We travelled through the local plantation to view the habitual Tawny Owl which was snoozing outside its presumably fetid nest-hole.  Outside we had good views of a Goldcrest, which then flew back across the road to where the Bullfinches had been until they were frightened off by a reversing Rix tanker.  We walked along the main road for a while but mainly encountered Tree Sparrows.  When the tanker had gone we walked to our usual vantage point, but this time it was almost bereft of birds, although a Sparrowhawk was seen flying over the trees on the hilltop.
Tawny Owl
 As we returned towards the bridge four white rumps were observed, and three of these were Bullfinches again, but one belonged to a Brambling.  When we got to the bridge it was in the leaf litter among mainly female Chaffinches.  A Treecreeper was heard and then seen climbing up a smoothish beech and then a fissured oak.  
House Sparrow
On the journey up the hill I found a female Kestrel perched on top of a hawthorn bush.  We carried on past the cars and again saw a few Bramblings.  We were now among the shoot, but we did eventually see a Marsh Tit.  
White Pheasant - same species as normal Phez
In the afternoon we went in our own cars and parked in the village, had a wander in the same places as in the morning, and then we walked up to Bratt Wood, and explored a possible new venue for the Spring.  
On Friday we visited North Duffield Carrs for the first time this year.  I wasn’t expecting too much, as we had a report from a local that this was the one place in the Lower Derwent Valley completely bereft of birds supposedly because the water was too deep.
Whooper Swans
 Ditto [immature on left]
As it turned out there was quite a lot to see, although it was pretty distant.  A singing Skylark in the car park was a real tonic before we started, and a single Fieldfare flew across the adjacent field and then on to the main site.

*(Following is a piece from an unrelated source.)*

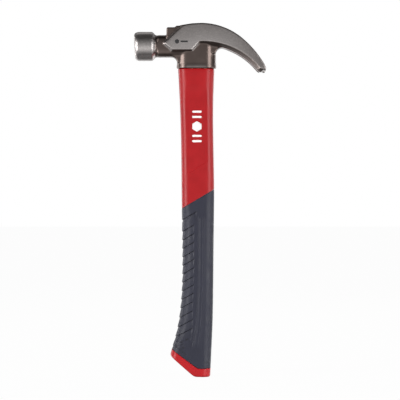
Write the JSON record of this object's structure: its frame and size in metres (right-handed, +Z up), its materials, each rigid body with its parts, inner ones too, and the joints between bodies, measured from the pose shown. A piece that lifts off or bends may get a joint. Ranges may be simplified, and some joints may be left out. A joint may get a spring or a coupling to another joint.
{
  "type": "claw hammer",
  "caption": "Curved-claw hammer with a forged head, smooth canted face, grooved nail starter and a jacketed fibreglass handle with a rubber grip.",
  "frame": {"origin": "centre of the bounding box in X and Y, at the height of the butt's lowest face", "axes": "+Z up the handle from the butt to the head, -X towards the striking face, +X towards the claw, Y across the thickness"},
  "size_m": [0.1258, 0.0304, 0.3363],
  "materials": {
    "forged_steel": "satin",
    "magnet_plating": "satin",
    "epoxy": "gloss",
    "gasket_rubber": "matte",
    "fiberglass": "satin",
    "jacket_plastic": "satin",
    "grip_rubber": "matte",
    "cap_plastic": "satin"
  },
  "bodies": {
    "root": {"hammer_head": "forged_steel", "nail_magnet": "magnet_plating", "eye_resin": "epoxy", "eye_gasket": "gasket_rubber", "fiberglass_core": "fiberglass", "handle_jacket": "jacket_plastic", "rubber_grip": "grip_rubber", "butt_cap": "cap_plastic"}
  },
  "joints": []
}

We saw nearly 100 hundred Whooper Swans in total including several family groups flying south.  There were dozens of Wigeon grazing on the bank, plus smaller numbers of Teal, Tufted Duck, Pochard and Mallard on the water.  To the right on a more distant inundation were good numbers of Whooper Swans and Pat spotted a Black Swan.  This may have been the same bird we saw here two years ago.
Whooper Swans and Greylags (c) 2020 Jane Robinson
 Whooper Swans (c) 2020 Jane Robinson
However, the heart-thumping highlight for me came when I turned the handle of the far hide.  A Barn Owl had obviously taken up residence in the hide and banged its head on one of the glass windows.  I left the door open and retreated to give it chance to make its exit.  However, a pane of glass was missing, and that’s how it escaped from the hide.  

On the walk between the hides we saw several Bullfinches, a single Stonechat and half a dozen Reed Buntings. We went on to Bubwith Bridge at the end of the morning session.  There were more Whooper Swans and these were fairly vocal, which was very evocative in the wind and rain. Two Kestrels seemed to fly into each other in this area and a Pied Wagtail flew over. 
Heron (c) 2020 Jane Robinson
Black-headed Gulls on a Hay Bale (c) 2020 Jane Robinson
The big highlight in the afternoon were the three Stonechats feeding in the field containing the strip of weeds. 

 In the rain
Whooper Swans at Aughton Ings  (c) 2020 Mike Woods
I visited Aughton Church in my lunch hour by following Jane & Pat.  The main route was closed, and after a diversion down a very narrow and then rough lane we parked in the very limited space available.  There were quite a lot of Whooper Swans at closer quarters than we’d seen them so far, plus our first Greylag Geese.  Unfortunately, it was pouring with rain at the time, so the time spent there was extremely limited.